As far as what happens in the last 200 ms, you either accelerate the motion of the muzzle or you don't. When I shoot, I accelerate the muzzle during the last 200 ms. I can see it when I use Scatt. I accelerate more with the .45 than I do with the .22, and I accelerate more with the .22 than I do with the air pistol. And my scores with the .45 are considerably worse than my scores with the .22.

The essential differences between the .45 and the .22 are grip angle, trigger weight and design of the trigger (1-stage vs. 2 stage, in-line movement vs. rotation). The essential difference between the .22 and the air pistol is trigger weight. Since I'm dry-firing when I use Scatt, anticipation of recoil isn't an issue.

Trigger weight appears to be the essential issue.
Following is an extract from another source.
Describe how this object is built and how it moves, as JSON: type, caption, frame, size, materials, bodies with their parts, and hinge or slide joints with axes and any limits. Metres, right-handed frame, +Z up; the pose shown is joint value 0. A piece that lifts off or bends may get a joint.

The use of greater force to activate the trigger on the .45 results in greater force being applied as well to making the muzzle do things it shouldn't.

The other thing is that I so far haven't been able to feel the difference between when I'm about to accelerate the muzzle a lot vs. a little, or not at all. By the time it actually happens, it's too late to stop it. And there is nothing 'subjective' about the result.

So I need to work on doing a better job of pressing the trigger. How do I do that? What do I practice? Riddles don't help. So far, descriptions of the process by great shooters like Blankenship and Zins haven't helped either -- or maybe they have, just not enough -- yet. Is there one essential thing to focus on that will accelerate the learning process?

Al B.

Posted: Thu Sep 06, 2007 7:05 am
by CR10XGuest
Ed;

Thanks for the comments. And I hope your demons are at bay for a while.

Yes, I (apparently the "Hollow Barrel that I am") probably hoped too much that people would get past the details and to the simplicity of all. (See my subsequent post wherein I reviewed that Hugo did not even say he had a single comfortable foot position.) But although the post of the movie dialogue may not have been consciously used, I can't help but notice the recent posts.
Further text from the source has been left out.